Die chilenische Protestgruppe Lastesis spielt im HAU ihre „Canciónes para Cocinar“ ab
Die chilenische Protestgruppe Lastesis spielt im HAU ihre „Canciónes para Cocinar“ abLastesis

Die neuen Protest-Canciónes finden nun im Rahmen des HAU-Kulturfestivals statt, als eine Art Albumrelease mit Technomusik und einer fast epilepsieauslösenden Schriftinstallation. Eine veritable Gehirnwaschanlage mit einem Input von feministischen Schlüsselgedanken, die miteinander verwoben werden und sich mühelos in dem in der Programmschrift veröffentlichten Essay von Lastesis unterbringen lassen. Darin rufen die Chileninnen eine transkulturelle, intersektionale und dekoloniale feministische Revolution aus. Weggefegt werden sollen die eingefahrenen Praktiken der patriarchalen und neoliberalen Gegenwart: „Die Binarität der Geschlechter, die Kernfamilie, die Reproduktion und die Fürsorge für die zukünftige Arbeitskraft erfüllen diesen Zweck: den Erhalt einer kolonialen Struktur genozidaler und extraktivistischer Prägung.“

Was für ein Rundumschlag! Aber gut, wo eine Revolution ausgerufen wird, muss man keine Bahnsteigkarten knipsen. Und das Festival führt das Wort nicht nur in der Unterzeile, sondern hat die Beteiligten um Videobotschaften gebeten, in denen sie den Satz „Feministische Revolution heißt …“ vervollständigen sollen. Viel Kluges, auch Integratives ist da zu sehen und zu hören, aber auch dieser Beitrag der in Berlin lebenden israelisch-palästinensischen Soziologin und feministischen Aktivistin Himmat Zoubi: Sie hält bunt beschriftete Pappen mit Definitionen in die Kamera.

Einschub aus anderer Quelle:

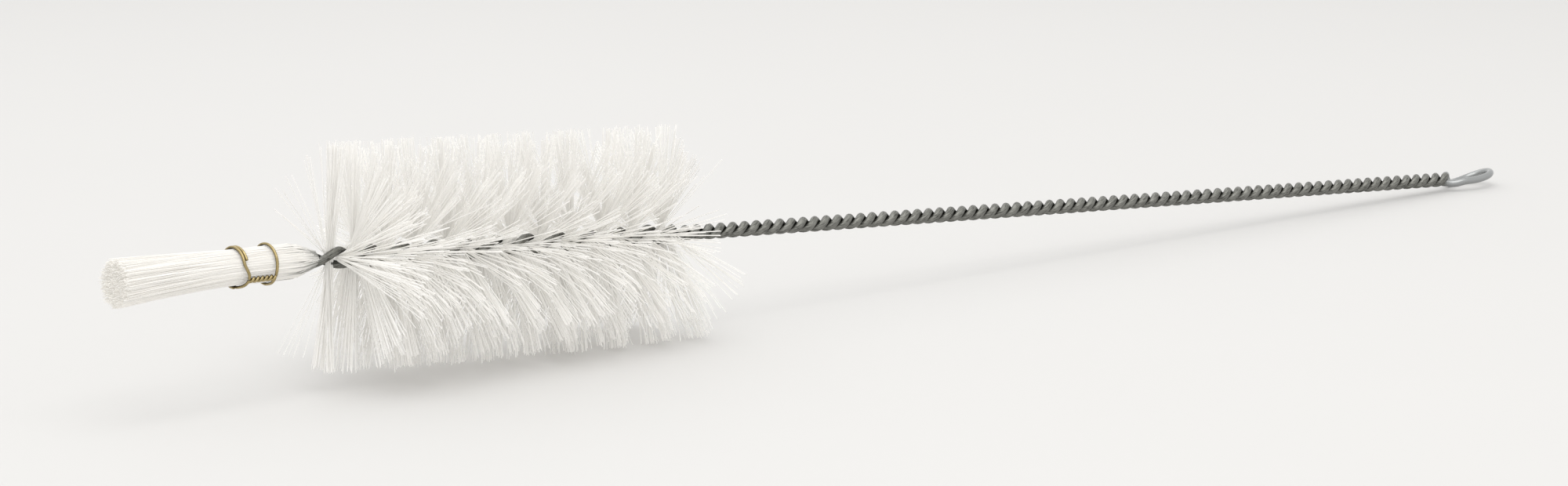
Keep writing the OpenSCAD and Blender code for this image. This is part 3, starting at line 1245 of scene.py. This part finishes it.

Die Band Kofia machte mit antizionistischen Liedern von sich reden

Feministische Revolution bedeutet für sie Antikapitalismus, Antikolonialismus und eine kollektive Emanzipation, getragen von befreiten Individuen, sowie Gender-Diversität. So weit, so gut. Wenn sie aber die letzte Pappe wegnimmt, bleibt ein Plattencover der schwedisch-palästinensischen Band Kofia sichtbar, die in den Siebzigern mit antizionistischen Liedern von sich reden machte, in denen zur Zerschlagung und Vernichtung des Zionismus aufgerufen wird, in denen Steine und Raketen des palästinensischen Befreiungskampfes besungen werden. Was soll das heißen? Ist der Hamas-Terror jetzt auch eine feministische Sektion?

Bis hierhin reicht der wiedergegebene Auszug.